Vuelvo a llegar. Las caras se muestran, como siempre, lánguidas.Cuelgo mi abrigo, apoyo mi mochila en una silla. Llega la hora del saludo. Decido ahorrarme el cómo-te-va-bien-y-vos-bien.
Vuelan moscas al compás de un tango pésimo.
Silencio. El sonido de un auto doblando la esquina. Los mismos pensamientos de ayer.
Temí que me pasara. Yo siempre supe que esto no era para mí. Más aún, sé que faltan etapas que van a devorar lo que me queda de rebeldía. Hasta quedar al fin seco, limpio de sueños y expectativas propias, libre de extraños pensamientos y deseos de libertad. Seco, por sobre todas las cosas.
Vacío.
Se suceden las caras. Anoto una dirección que no voy a recordar. Tras un momento de abstracción me descubro hablando estupideces, muchas, con una persona de quien, singularmente, no conozco nada.

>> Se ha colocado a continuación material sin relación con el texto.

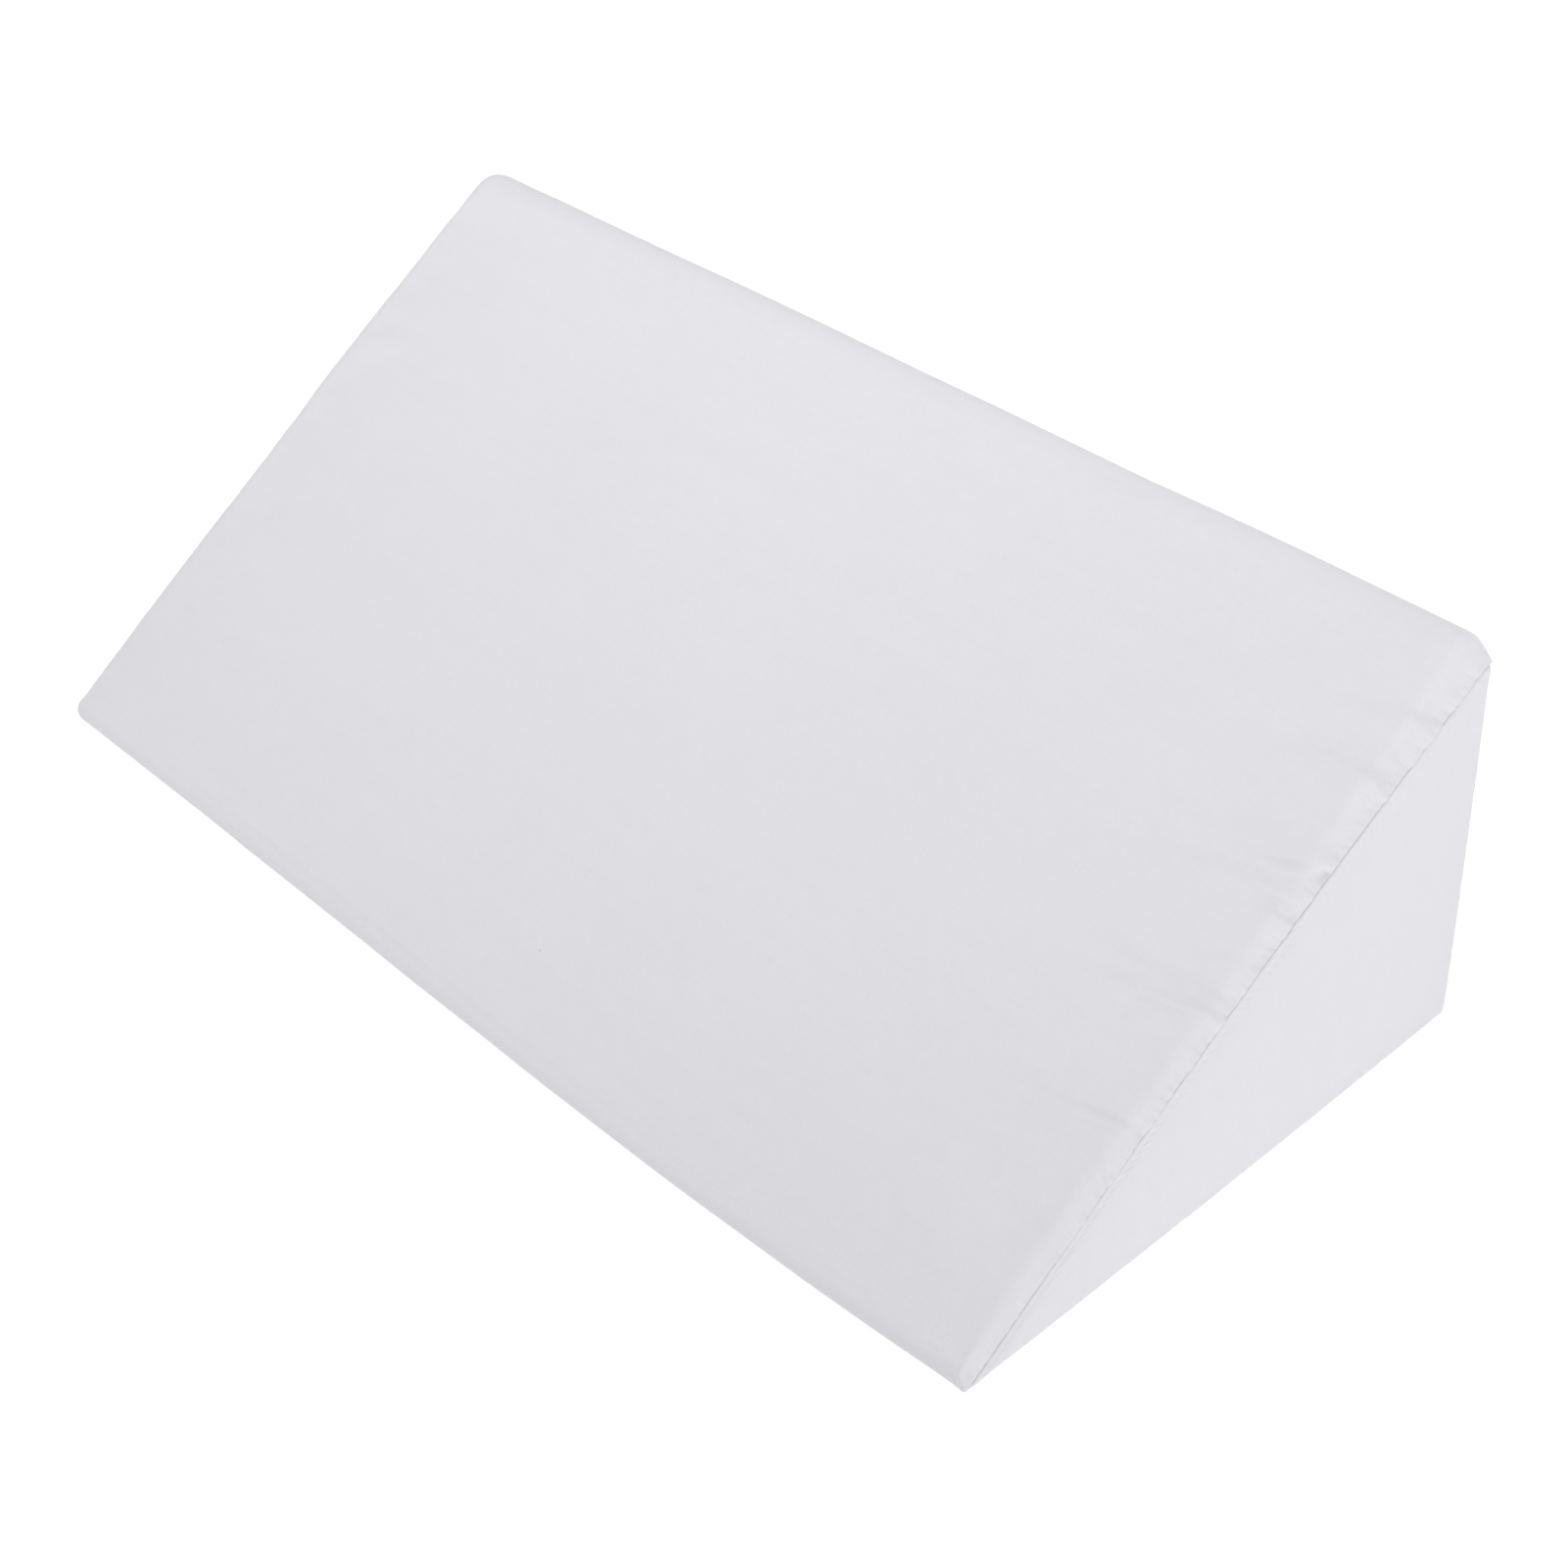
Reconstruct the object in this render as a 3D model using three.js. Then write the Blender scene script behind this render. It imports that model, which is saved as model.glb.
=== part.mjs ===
import * as THREE from 'three';

// Leg elevation cushion: a foam wedge in a fitted white cloth cover, lying on its base.
// Sizes are in millimetres. X runs along the cushion, Y from the thin toe to the upright
// back, Z up from the surface that it rests on. The origin is the middle of the base.

// Overall form, given by the sharp triangle that the rounded section fits into
const LENGTH = 500;
const DEPTH = 260;
const HEIGHT = 172.5;

// Radii of the section's corners. The heel is as round as the back and base edges of an end.
const TOE_RADIUS = 7.3;
const RIDGE_RADIUS = 12;
const EDGE_RADIUS = 3.4;

// How far the filling pushes the cloth out from the straight section
const SLOPE_CROWN = 4;
const SLOPE_CROWN_LEAN = 0.6;
const BACK_CROWN = 1.5;
const TOE_BULGE = 4.7;
const TOE_BULGE_LEAN = 1.78;
const CROWN_SPREAD = 4;

// How far from an end the cloth starts to roll over its edges towards the end panel
const EDGE_ROLL = 9;
const RIDGE_ROLL = 13;
const TOE_ROLL_LEFT = 2.6;
const TOE_ROLL_RIGHT = 1.6;
const ROLL_BLEND = 25;

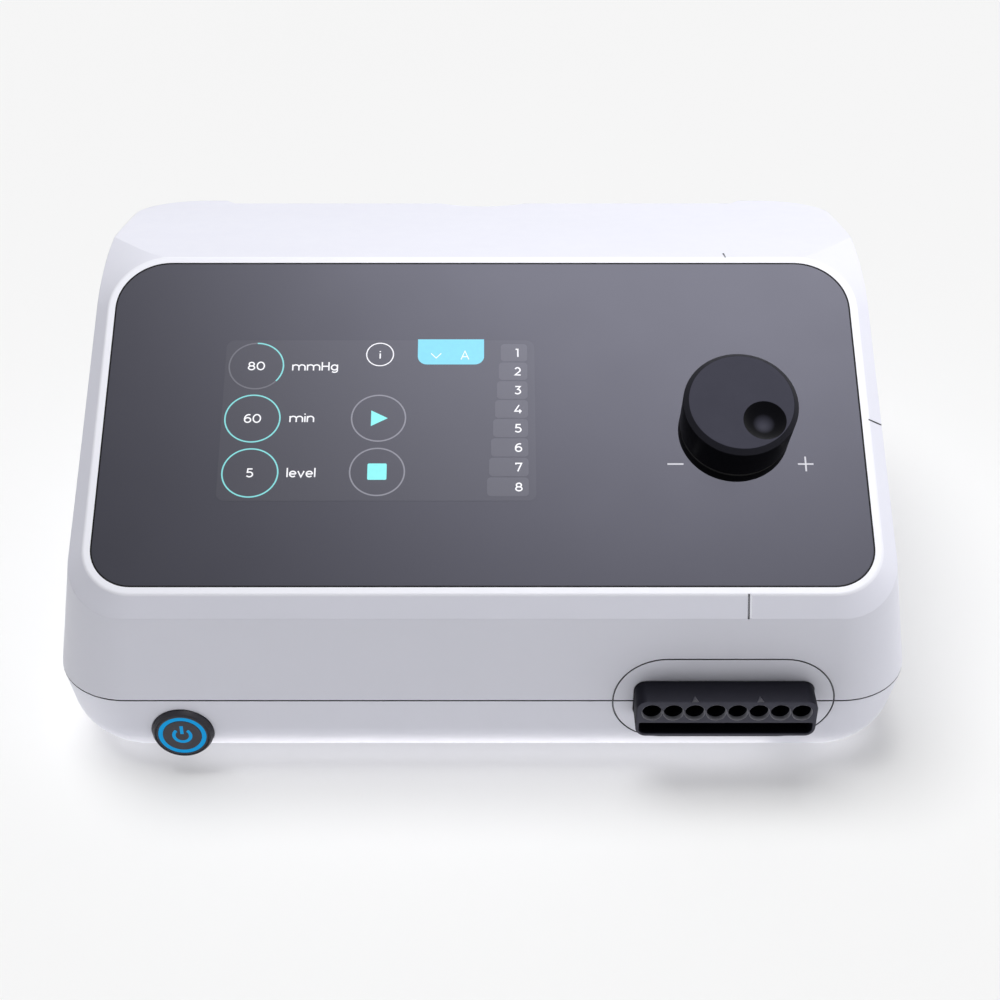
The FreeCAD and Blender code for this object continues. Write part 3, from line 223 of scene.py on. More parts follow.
class StageSettings(bpy.types.PropertyGroup):
    pale: share("Background", "Pale tone of floor and backdrop", 0.914)
    floor: share("Floor", "Reflectance of the floor", 0.9)
    table: share("Table", "Share of the floor's tone that is its own light", 0.31)
    bounce: number("Bounce", "How much stronger that light is on the pump than to the eye", 1.75)
    sky: number("Sky", "Strength of the light from all round", 0.18)
    lean: share("Lean", "How much more of it comes from behind than from the front", 0.5)
    key: number("Key", "Power of the softbox over the pump in watts", 16.0)
    key_size: length("Key size", "Width of that softbox", 1000)
    side: number("Side", "Power of the card of light at the right in watts", 1.0)
    sheen: number("Sheen", "Power of the light that only the glass shows, in watts", 23.0)
    glow: number("Glow", "Power per 100 square centimetres of the strips under the edge in watts", 0.036)
    corner_glow: share("Corner glow", "Strength of the strips under the corners beside the front one", 0.55)
    glow_tint: colour("Glow tint", "the strips' light", (1.0, 0.98, 0.92))
    glow_width: length("Glow width", "Width of the strips", 12)
    glow_inset: length("Glow inset", "How far in from the shell's widest outline the strips lie", 3)
    glow_height: length("Glow height", "Height of the strips over the table", 0.3)
    foot_corner: length("Foot corner", "Radius of the shell's corners seen from above", 45)
    sun: number("Floor sun", "Strength of the light that draws the shadow on the floor", 2.75)
    sun_angle: number("Sun angle", "Apparent width of that light in degrees", 40)
    focal: number("Lens", "Focal length in millimetres", 63.2)
    tilt: number("Tilt", "Camera's angle from straight down in degrees", 54)


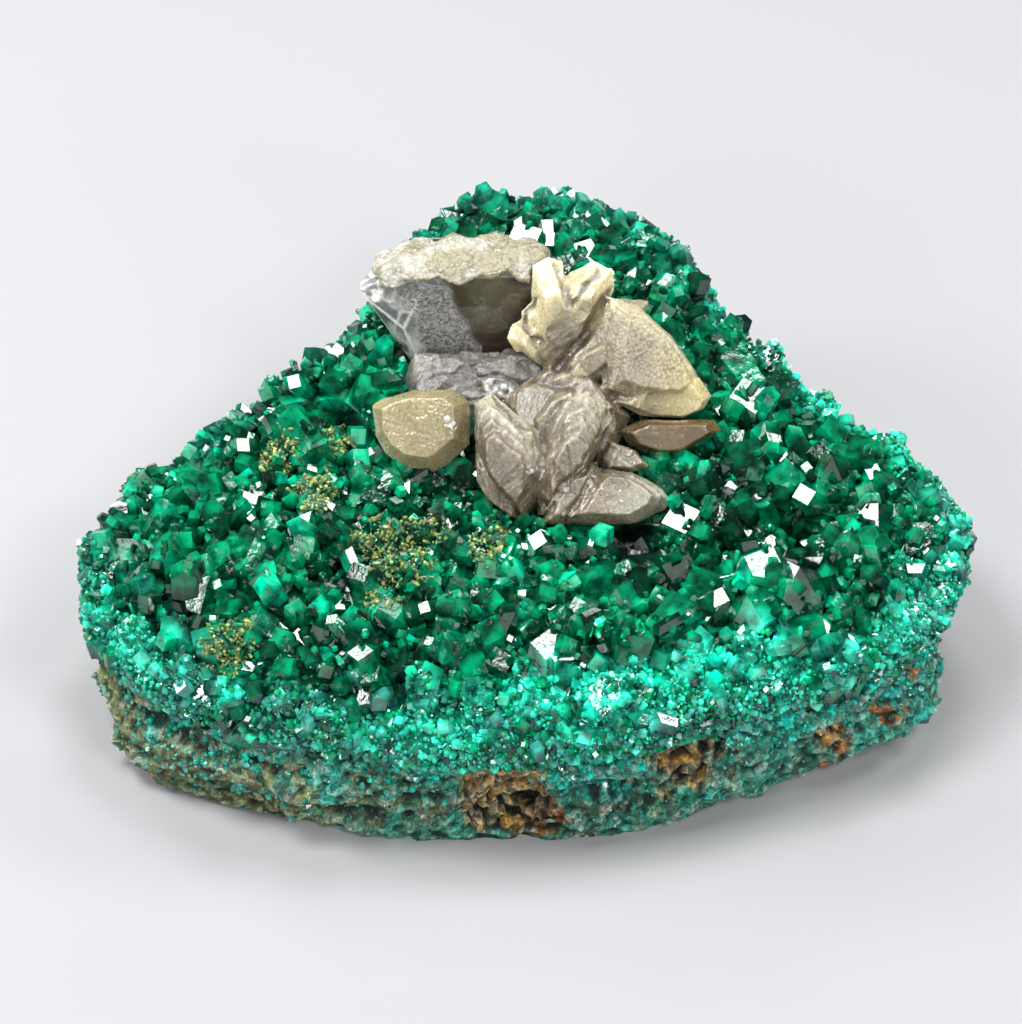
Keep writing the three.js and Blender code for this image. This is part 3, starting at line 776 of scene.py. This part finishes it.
def build_rock(material):
    """The matrix, rough and layered at its side and flat below"""
    rock = node_copy("matrix", "rock")
    fused(rock, ROCK_FACE)
    points, normals = points_of(rock), normals_of(rock)
    side = 1 - smooth(np.abs(normals[:, 2]), 0.5, 0.85)
    layered = points * (1, 1, 1.8)
    lumps = 1.2 * fractal(layered, 6, 1) - 0.9 * np.abs(noise(layered, 3.2, 7)) + 0.3 * noise(points, 1.2, 8)
    spread, pick = grains_of(points, 1.5, 3)
    grains = 0.7 * (0.5 - spread) * (0.4 + pick)
    pocket = spot_share(points + 1.6 * noise(points, 1.8, 33)[:, None], BROWN_POCKETS)
    pores = smooth(cellular(points, 1.0, 9), 0.45, 0.75)
    push = side * (lumps * (1 - 0.5 * pocket) + grains - pocket * (0.5 + 1.3 * pores))
    low = smooth(points[:, 2], 0.2, 1.4)
    direction = normals * np.stack([np.ones_like(low), np.ones_like(low), low], axis=1)
    move_points(rock, points + direction * push[:, None])
    grain = smooth(spread, 0.75, 0.35)
    store_tint(rock, rock_tints(points_of(rock), ridges_of(rock), grain, pick, pocket, pores))
    return dressed(rock, material, "rock", "matrix")


def build_rock_grains(rock, material):
    """The fine druse on the rock's side, thickest under the crust"""
    rng = np.random.default_rng(91)
    points, normals = scattered(triangles_of(rock), 0.62, rng)
    patch = fractal(points, 5, 44)
    high = smooth(points[:, 2] + 4 * patch, 6, 13)
    wanted = 0.16 + 0.8 * high - spot_share(points, BROWN_POCKETS)
    keep = (rng.random(len(points)) < wanted) & (normals[:, 2] > -0.6) & (points[:, 2] > 1.0)
    keep &= edge_share(points) > 0.8
    points, normals, high = points[keep], normals[keep], high[keep]
    count = len(points)
    widths = (0.14 + 0.3 * rng.random(count) ** 2) * (1 + 1.2 * smooth(points[:, 2], 10, 14))
    axes = unit(normals + 0.5 * rng.normal(size=(count, 3)))
    tints = blend(DRUSE_DARK, DRUSE_LIGHT, rng.random(count) * (0.4 + 0.6 * high))
    tints = blend(tints, DRUSE_PALE, 0.6 * (rng.random(count) < 0.2))
    grains = prism_crystals("rock_druse", points, axes, widths, 0.8 * widths, 0.3, tints, rng, sides=4,
                            painted_root_tip=ROCK_PAINTED_ROOT_TIP)
    return dressed(grains, material, "dioptase")


# Moss

# Mossy patches: u, v, radius in the drawing
MOSSY_PLACES = [
    (-24.6, 6.0, 1.9), (-21.0, 2.2, 2.0), (-18.8, 7.4, 1.5), (-11.4, -4.1, 3.6), (-8.3, -1.6, 1.6),
    (-28.8, -13.2, 2.8), (-3.0, -3.1, 1.6), (-13.4, -8.6, 1.8), (-15.6, -2.0, 1.4),
]
MOSS_DARK, MOSS_LIGHT = (0.05, 0.13, 0.02), (0.42, 0.50, 0.15)
MOSS_GREEN, MOSS_BROWN = (0.01, 0.14, 0.06), (0.24, 0.20, 0.08)


def build_moss(surface, material):
    """Yellow-green mossy growths of tiny tufts between the crystals"""
    rng = np.random.default_rng(95)
    triangles = np.concatenate([triangles_of(obj) for obj in surface])
    points, normals = scattered(triangles, 0.34, rng)
    share = spot_share(points + 0.9 * noise(points, 1.3, 61)[:, None], MOSSY_PLACES)
    tuft = smooth(noise(points, 1.1, 62), -0.5, 0.3)
    keep = (rng.random(len(points)) < 0.9 * share * tuft) & (normals[:, 2] > -0.2)
    points, normals = points[keep], normals[keep]
    count = len(points)
    widths = 0.09 + 0.17 * rng.random(count) ** 1.5
    axes = unit(normals + 0.6 * rng.normal(size=(count, 3)))
    tints = blend(MOSS_DARK, MOSS_LIGHT, rng.random(count) ** 1.5)
    tints = blend(tints, MOSS_GREEN, rng.random(count) < 0.35)
    tints = blend(tints, MOSS_BROWN, rng.random(count) < 0.08)
    heights = 0.15 + 0.5 * rng.random(count)
    tufts = prism_crystals("moss", points, axes, widths, heights, 0.3, tints, rng, sides=4)
    return dressed(tufts, material, "dioptase")


# Cerussite

TAN = (0.43, 0.37, 0.24)
PALE = (0.84, 0.75, 0.47)
GREYISH = (0.25, 0.215, 0.148)
BROWNISH = (0.29, 0.255, 0.17)
YELLOW = (0.54, 0.46, 0.22)
HONEY = (0.41, 0.35, 0.18)
PEACH = (0.17, 0.105, 0.03)
FOOT_BROWN, ROUGH_BROWN = (0.15, 0.11, 0.065), (0.13, 0.095, 0.055)
GROOVE_PAINTED_SHADE, CLEFT_PAINTED_SHADE = (0.16, 0.12, 0.07), (0.10, 0.07, 0.04)
CLEAN_PALE, RIM_PAINTED_HIGHLIGHT, SPARKLE_WHITE = (0.42, 0.42, 0.33), (0.66, 0.62, 0.48), (0.72, 0.72, 0.69)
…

Va a llegar la media tarde y vendrá alguien más. Si no es él, o ella, será otro u otra.
Todos vienen a buscar lo mismo.
Porque a pesar de todo, algunas veces, algunas contadas veces, alguien se va de aquí bien, se va satisfecho, con menos peso, adelgazado de culpas. Limpio de extraños pensamientos podrá -piensa-
gambetear al agobio y sus secuaces.
Agobio femenino y en su interior vacío, casi infinito.
Es un camino flechado. Una bizarra relación. No recuerdo cuantas veces estuve del otro lado.
¿Cuántas veces me habré ido mejor de un lugar sin haber dejado nada a nadie?
¿Será este rol la versión urbana del payaso de circo, maquillado de sonrisa para ocultar sus penas? ¿Cómo llamar a su público? ¿Por qué necesita de uno si en verdad no divierte?
Al verlo siento en mi interior como los espacios al reducirse se hacen más amplios, como encogerse es en realidad
abarcarse menos.
Camas de una plaza. Mesas decoradas. Casas chicas, de ambientes reducidos, buscados especialmente al influjo de frases como "Es más fácil de limpiar", o "Es más calentita". Frases invariablemente destinadas a caer en esa móvil trampa de espacios, donde una televisión encendida puede ser la diferencia entre una casa pequeña y el desierto del
Sahara.
Aunque en realidad sólo sea un féretro de ladrillos.
Un limón. Una botella de agua. Un cepillo de dientes.
Y el permanente escape a esa vida trémula lo
encontrás en cada vecino, en cada conocido, en cada extraño interlocutor.
Cada palabra de ellos te carga de vida. Cada problema en común con otro es un alivio. Y la cuenta de aquellos que sin estar, al nombrarlos te engañan, y parece en verdad que existieran.
Hablás de tus hijos,
hablás de tus nietos. Del primo aquél.
Me pagarías un abrazo si yo te lo vendiera. Yo sé que si te nombro la Navidad te doy una puñalada en el alma.
Y vos seguís escapando. Atrás de cada vecino y de cada conocido te
escondés.
Detrás de cada mostrador.
En uno de ellos quizás me encuentres a mí. Cuando eso suceda, ¿qué vamos a hacer?
Si vos
querés olvidar y yo ya te conozco. ¿Qué vamos a hacer?
¿No será que
querés trocar papeles?
¿No será que ya lo habremos hecho?
Dedico este post a todos aquellos que viven, cenan y duermen acompañados únicamente por su propia soledad.